Mulhouse (France) (AFP)
In Mulhouse in eastern France, particularly hard hit by the coronavirus, professional dancers are getting back to work, practising pirouettes in their long-abandoned studio — but no pas-de-deux.
With an easing of France’s strict coronavirus lockdown last week after two months of home confinement, the ballet performers of the Opera National du Rhin must observe strict infection-busting measures, which include no contact or dancing in pairs.
They have their temperatures taken upon arrival, leave their shoes outside and must enter in full ballet attire — plus face mask — as the dressing rooms are off limits.
Once inside, black tape on the ground delineates a spot for each dancer, allowing them to keep a safe distance of 3.5 metres (11.5 feet) as they gracefully go through their paces to piano accompaniment.
Every time the dancers touch something — their mask, the barre or their water bottle — they are required to disinfect their hands.
Dancer Pierre Doncq, 33, says he has stopped drinking water during practice.
“I find it stressful to have to clean my hands each time, to remove my mask and all that.

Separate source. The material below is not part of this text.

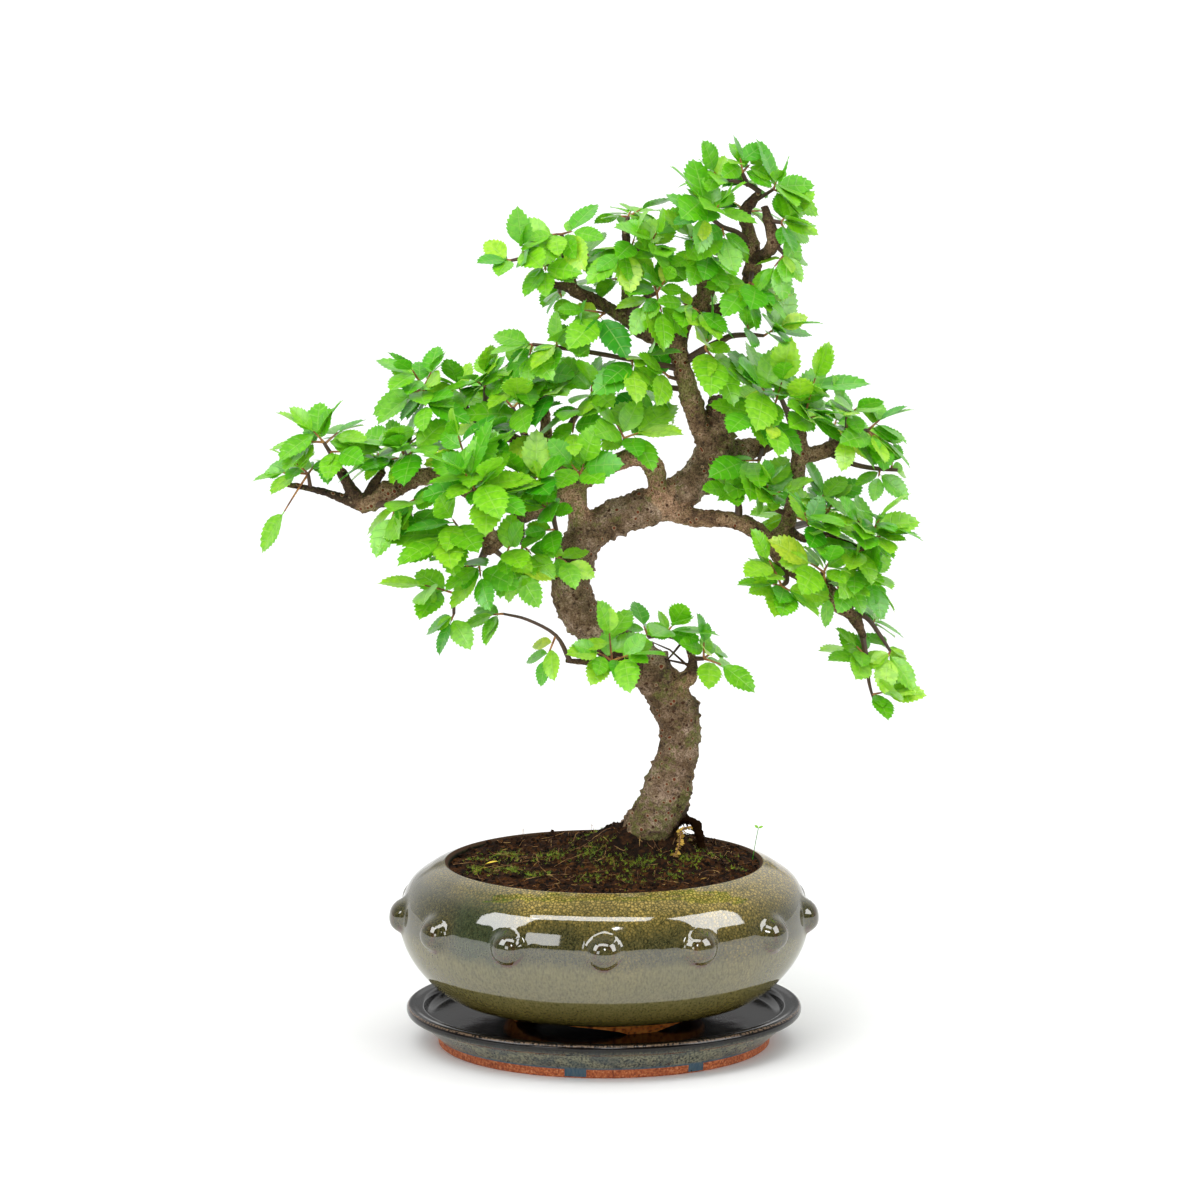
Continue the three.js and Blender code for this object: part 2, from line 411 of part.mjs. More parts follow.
// How high the soil stands at a point: a mound round the trunk, with low waves
function soilLevel(x, y) {
  const away = Math.hypot((x - 16) / 34, (y - 8) / 26);
  return SOIL_EDGE + SOIL_MOUND / (1 + away ** 2) + Math.sin(x * 0.16) * Math.cos(y * 0.19) * 0.7;
}

function makeSoil(wood) {
  const wall = raised([POT_INSIDE[5], POT_INSIDE[3], POT_INSIDE[2]]).map(([r, z]) => [r - 2 * GAP, z]);
  const floor = potLevel(POT_FLOOR) + GAP;
  const side = [[0, floor], [BELLY - 48, floor], ...wall];
  const rim = [LIP - 2, SOIL_EDGE - SOIL_DIP];
  const top = [0.62, 0.3].map((share) => [rim[0] * share, SOIL_EDGE]);
  const points = [...side, rim, ...top, [0, SOIL_EDGE]].map(([r, z]) => new THREE.Vector2(r, z));
  const geometry = new THREE.LatheGeometry(points, ROUND);
  geometry.rotateX(Math.PI / 2);
  geometry.scale(1, OVAL, 1);
  const position = geometry.attributes.position;
  for (let i = 0; i < position.count; i++) {
    if (position.getZ(i) > SOIL_EDGE - 0.1) position.setZ(i, soilLevel(position.getX(i), position.getY(i)));
  }
  const recesses = [-1, 1].map((s) => {
    const recess = new THREE.BoxGeometry(MESH_SIZE + 2 * GAP, MESH_SIZE + 2 * GAP, 2 * (MESH_THICK + GAP));
    recess.translate((s * DRAIN_SPAN) / 2, 0, potLevel(POT_FLOOR));
    return solidOf(recess);
  });
  return largest(solidOf(geometry).subtract(joined([...recesses, wood])));
}

const sidesFor = (radius) => (radius > 7 ? 11 : radius > 4.8 ? 7 : radius > 2.5 ? 5 : 4);
const woodTube = (points, extra, sides) =>
  solidOf(tube(points.map(place), points.map((p) => p[3] + extra), sides ?? sidesFor(Math.max(...points.map((p) => p[3])))));

// The wood, or the room it needs when extra is more than 0
function makeWood(extra) {
  return joined([TRUNK, ...Object.values(LIMBS)].map((points) => woodTube(points, extra)));
}

// The point of a stem that is nearest to a place
function nearestOn(stem, wanted) {
  let best = null;
  for (let i = 1; i < stem.length; i++) {
    const line = new THREE.Line3(stem[i - 1], stem[i]);
    const point = line.closestPointToPoint(wanted, true, new THREE.Vector3());
    const away = point.distanceTo(wanted);
    if (!best || away < best.away) best = { point, away };
  }
  return best.point;
}

const UP = new THREE.Vector3(0, 0, 1);
const HEART = new THREE.Vector3(0, 5, 290); // the middle of the crown, which the leaves face away from

// Each leaf of a shoot: where its stalk starts, its direction, its face and its length
function leavesOf(start, end, count, length, random) {
  const along = end.clone().sub(start).normalize();
  const leaves = [];
  for (let i = 0; i < count; i++) {
    const share = count > 1 ? 0.3 + (0.7 * i) / (count - 1) : 1;
    const root = start.clone().lerp(end, share);
    const outward = root.clone().sub(HEART).setZ(0).normalize();
    const jitter = new THREE.Vector3(random() - 0.5, random() - 0.5, random() - 0.5);
    const lit = UP.clone().addScaledVector(outward, 0.5).addScaledVector(jitter, 0.9);
    lit.y -= 0.3;
    lit.normalize();
    const side = i % 2 ? 1 : -1;
    const last = i === count - 1;
    const spread = THREE.MathUtils.degToRad(last ? 8 : 48 + 22 * random());
    const sideways = lit.clone().cross(along).normalize().multiplyScalar(side);
    const heading = along.clone().multiplyScalar(Math.cos(spread)).addScaledVector(sideways, Math.sin(spread));
    heading.z -= 0.12 + 0.25 * random();
    heading.normalize();
    const face = lit.addScaledVector(heading, -lit.dot(heading)).normalize();
    const middle = 1 - Math.abs(share - 0.72) * 0.5;
    leaves.push({ root, heading, face, length: length * middle * (0.86 + 0.28 * random()), order: i });
  }
  return leaves;
}

// Half outline of a toothed elm leaf, from the stalk to the tip: along its length, and across half its width
const LEAF_EDGE = [[-0.14, 0], [0.3, 0.92], [0.5, 0.8], [0.62, 0.94], [1, 0]];

function leafSolid({ root, heading, face, length }, thick, grow) {
  const sideways = face.clone().cross(heading);
  const half = (length * LEAF_WIDTH) / 2;
  const rim = [...LEAF_EDGE, ...LEAF_EDGE.slice(1, -1).reverse().map(([u, v]) => [u, -v])];
  const vertices = [1, -1].flatMap((level) =>
    rim.map(([u, v]) =>
      root
        .clone()
        .addScaledVector(heading, (0.14 + u * grow) * length)
        .addScaledVector(sideways, v * half * grow)
        .addScaledVector(face, Math.abs(v) * half * LEAF_FOLD + (level * thick) / 2),
    ),
  );
  const count = rim.length;
  const tip = count / 2;
  const triangles = [];
  for (let i = 0; i < count; i++) {
    const next = (i + 1) % count;
    triangles.push([i, next, count + next], [i, count + next, count + i]);
    if (i !== tip && next !== tip) triangles.push([tip, next, i], [count + tip, count + i, count + next]);
  }
  const solid = solidOf(indexed(vertices, triangles));
  return solid.volume() < 0 ? solidOf(indexed(vertices, triangles.map(([a, b, c]) => [a, c, b]))) : solid;
}

const touches = (a, b) => a.intersect(b).volume() > 1e-4;
const boxOf = (solid) => {
  const { min, max } = solid.boundingBox();
  return new THREE.Box3(new THREE.Vector3(...min), new THREE.Vector3(...max));
};

// Stem, shoots and the wished-for leaves of a leafy branch
function planSpray([name, [stem, shoots]], index) {
  const random = seeded(1000 + index * 17);
  const line = stem.map(place);
  const outer = line.length > 2 ? line.slice(1) : [line[1], line[1]];
  const twigs = [];
  const leaves = [];
  for (const shoot of shoots.slice(0, Math.ceil(shoots.length * COUNTED))) {
    const reach = place(shoot);
    const [, , , count, length] = shoot;
    const start = nearestOn(outer, reach);
    const run = reach.distanceTo(start);
    const tip = start.clone().lerp(reach, 1 - Math.min(0.5, (TIP_LEAF * length) / run));
    twigs.push([start, tip]);
    const grown = leavesOf(start, tip, count, length, random);
    const kept = Math.round(count * COUNTED);
    const wished = [...grown].sort((a, b) => (b.order === count - 1) - (a.order === count - 1) || b.length - a.length);
    leaves.push(...wished.slice(0, kept));
  }
  return { name, stem, twigs, leaves };
}

function twigSolid({ stem, twigs }, extra) {
  const shoots = twigs.map((points) =>
    solidOf(tube(points, [TWIG_RADIUS + extra, TWIG_RADIUS * 0.8 + extra], 3)),
  );
  return joined([woodTube(stem, extra, 3), ...shoots]);
}

// Leafy branches: a leaf that would cross another piece is left off
function makeSprays(woodRoom) {
  const plans = Object.entries(SPRAYS).map(planSpray);
  const rooms = plans.map((plan) => {
    const solid = twigSolid(plan, GAP);
    return { solid, box: boxOf(solid) };
  });
  const taken = [];
  return plans.map((plan, index) => {
    const blades = [];
    for (const leaf of plan.leaves) {
      const guard = leafSolid(leaf, LEAF_THICK + 2 * GAP, 1.03);
      const box = boxOf(guard);
      const clash =
        rooms.some((room, other) => other !== index && room.box.intersectsBox(box) && touches(room.solid, guard)) ||
        taken.some((blade) => blade.box.intersectsBox(box) && touches(blade.solid, guard)) ||
        touches(woodRoom, guard);
      if (clash) continue;
      const solid = leafSolid(leaf, LEAF_THICK, 1);
      taken.push({ solid, box: boxOf(solid) });
      blades.push(solid);
    }
    const whole = joined([twigSolid(plan, 0), ...blades]).subtract(woodRoom);
    const solid = largest(whole);
    return { name: plan.name, solid, blades: blades.length, lost: whole.volume() - solid.volume() };
  });
}

const finish = (color, roughness) => new THREE.MeshStandardMaterial({ color, roughness, metalness: 0 });
const GLAZE = finish(0x8a8a6a, 0.2);
const DARK_GLAZE = finish(0x2f3a3c, 0.25);
const EARTH = finish(0x4a3020, 1);
const BARK = finish(0x756a5a, 0.85);
const LEAF = finish(0x5cb82e, 0.5);
const PLASTIC = finish(0x222222, 0.6);

const bonsai = new THREE.Group();
function add(name, solid, material) {
  const mesh = new THREE.Mesh(geometryOf(solid), material);
  mesh.name = name;
  bonsai.add(mesh);
}

const woodRoom = makeWood(GAP);
add("saucer", makeSaucer(), DARK_GLAZE);
add("pot", makePot(), GLAZE);
add("drain_mesh_left", makeDrainMesh(-1), PLASTIC);
add("drain_mesh_right", makeDrainMesh(1), PLASTIC);
add("soil", makeSoil(woodRoom), EARTH);
add("trunk_and_limbs", makeWood(0), BARK);
for (const spray of makeSprays(woodRoom)) add(spray.name, spray.solid, LEAF);

export default bonsai;
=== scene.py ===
# %% [markdown]
# # A zelkova bonsai in a studded oval pot
# This notebook dresses a small tree: an S-shaped trunk with leafy limbs, in an oval glazed pot of
# soil that stands on its oval saucer. The plain solids of every piece come ready made, at their real
# size. Here each of them gets the surface that the eye expects: bark, toothed leaves, crackled glaze,
# crumbly soil and moss.

import math
import random

import bpy
import numpy as np
from mathutils import Matrix, Vector, noise
from mathutils.bvhtree import BVHTree
from mathutils.kdtree import KDTree


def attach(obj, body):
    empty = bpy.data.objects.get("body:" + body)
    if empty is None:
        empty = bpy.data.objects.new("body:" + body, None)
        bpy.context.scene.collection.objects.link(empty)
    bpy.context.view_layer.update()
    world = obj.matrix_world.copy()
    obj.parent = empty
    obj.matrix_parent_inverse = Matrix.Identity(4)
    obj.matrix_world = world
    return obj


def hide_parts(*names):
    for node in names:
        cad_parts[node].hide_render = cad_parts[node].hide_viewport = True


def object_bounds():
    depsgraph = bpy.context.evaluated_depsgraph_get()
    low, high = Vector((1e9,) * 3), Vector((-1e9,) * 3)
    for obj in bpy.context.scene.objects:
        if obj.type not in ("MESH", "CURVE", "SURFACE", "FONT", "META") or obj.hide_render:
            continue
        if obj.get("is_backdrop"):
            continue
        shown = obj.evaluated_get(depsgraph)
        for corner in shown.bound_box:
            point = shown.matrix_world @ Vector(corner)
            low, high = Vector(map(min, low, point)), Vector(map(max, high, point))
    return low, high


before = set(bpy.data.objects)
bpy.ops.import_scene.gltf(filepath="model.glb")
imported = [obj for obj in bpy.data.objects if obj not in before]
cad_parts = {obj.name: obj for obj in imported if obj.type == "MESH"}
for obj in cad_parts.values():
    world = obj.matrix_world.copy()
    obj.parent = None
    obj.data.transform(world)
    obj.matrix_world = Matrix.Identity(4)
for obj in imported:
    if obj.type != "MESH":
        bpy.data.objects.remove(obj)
cad_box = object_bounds()
MM = 0.001
cad_mm = [round(v / MM) for corner in cad_box for v in corner]
print("solids:", len(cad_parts), "box in mm:", cad_mm)

# %% [markdown]
# ## The view
# The photograph was taken from about three metres with a long lens, a little above the pot, so its
# oval mouth shows as a thin ellipse. A long lens keeps the near and the far leaves almost the same
# size.

# %% Camera
VIEW_DISTANCE = 3000 * MM
VIEW_HEIGHT = math.radians(12)
LOOK_AT = Vector((-2, 0, 229)) * MM
LENS = 180
SENSOR = 36

towards = Vector((0, -math.cos(VIEW_HEIGHT), math.sin(VIEW_HEIGHT)))
bpy.ops.object.camera_add(
    location=LOOK_AT + towards * VIEW_DISTANCE,
    rotation=(math.pi / 2 - VIEW_HEIGHT, 0, 0),
)
camera = bpy.context.object
camera.data.lens = LENS
camera.data.sensor_width = SENSOR
bpy.context.scene.camera = camera
print("camera at", [round(v, 3) for v in camera.location])

# %% [markdown]
# ## Colour and node helpers
# Colours are picked as the sRGB hex values that a screen shows, while shaders work in linear light,
# so one function turns the one into the other. Another adds a node and wires it up, and short ones
# build on it for the six sorts of node that every material repeats, so that a material reads as a
# list of steps.

# %% Helpers for materials
def linear(hex_colour):
    """An sRGB hex colour as linear red, green, blue and alpha."""
    parts = [int(hex_colour[i : i + 2], 16) / 255 for i in (1, 3, 5)]
    return [p / 12.92 if p <= 0.04045 else ((p + 0.055) / 1.055) ** 2.4 for p in parts] + [1.0]


def add_node(material, kind, links=None, stops=None, inputs=None, **settings):
    """Adds a node, sets it, fills its colour ramp from (place, colour) stops and links its inputs."""
    tree = material.node_tree
    node = tree.nodes.new(kind)
    for name, value in settings.items():
        setattr(node, name, value)
    for place, value in (inputs or {}).items():
        node.inputs[place].default_value = value
    for place, source in (links or {}).items():
        tree.links.new(source, node.inputs[place])
    if stops:
        ramp = node.color_ramp
        while len(ramp.elements) < len(stops):
            ramp.elements.new(1)
        for element, (place, colour) in zip(ramp.elements, stops):
            element.position = place
            element.color = linear(colour)
    return node


def new_material(name, roughness, ior=1.5):
    """A material with its Principled shader, and that shader."""
    material = bpy.data.materials.new(name)
    material.use_nodes = True
    shader = material.node_tree.nodes["Principled BSDF"]
    shader.inputs["Roughness"].default_value = roughness
    shader.inputs["IOR"].default_value = ior
    return material, shader


def wire(material, source, shader, socket):
    """Links a node's output to one of the shader's inputs."""
    material.node_tree.links.new(source, shader.inputs[socket])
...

I prefer to concentrate on what the instructor says,” he told AFP.
Between two sessions, Doncq had to replace his mask which had become humid from all the heavy breathing.
– ‘One can adapt’ –
He complains that the piece of cloth makes him feel suffocated and hampers his vision.
“But honestly, one can adapt,” said the dancer, insisting he was pleased to be back at work.
The Opera du Rhin in Mulhouse is one of the first in France to resume training after lockdown, and is producing its own masks for its ballet company.
“It is complicated to dance with a mask,” said Bruno Bouche, the troupe’s artistic director, adding this was “the biggest challenge” in resuming training.
Mulhouse, near the Swiss and German borders, was one of the first hotspots of coronavirus infection in France, and remains in the high-alert “red zone” of domestic virus circulation.
Many French cases, some of which were exported as far away as South America, originated from a week-long church gathering in the city in February, attended by some 2,000 people.
Soldiers had to set up a military field hospital in Mulhouse to relieve overwhelmed hospitals and evacuated patients to other parts of the country.
After their first post-lockdown practice, the dancers leave immediately, alone. No dressing room chatter, no shower.
The studio is disinfected from top to bottom between three daily lessons which last an hour each, far shorter than the six or seven hours the dancers were accustomed to before confinement kicked in.
But the performers are grateful for even this hour, afraid of losing their form.
“Dancing is our life and holding on to a chair or to a wardrobe (to practice) for eight weeks was getting more and more complicated,” said Bouche, who offered courses online during confinement.
The dancers hope their first post-lockdown performance will be “Chaplin” by German choreographer Mario Schroeder on September 5.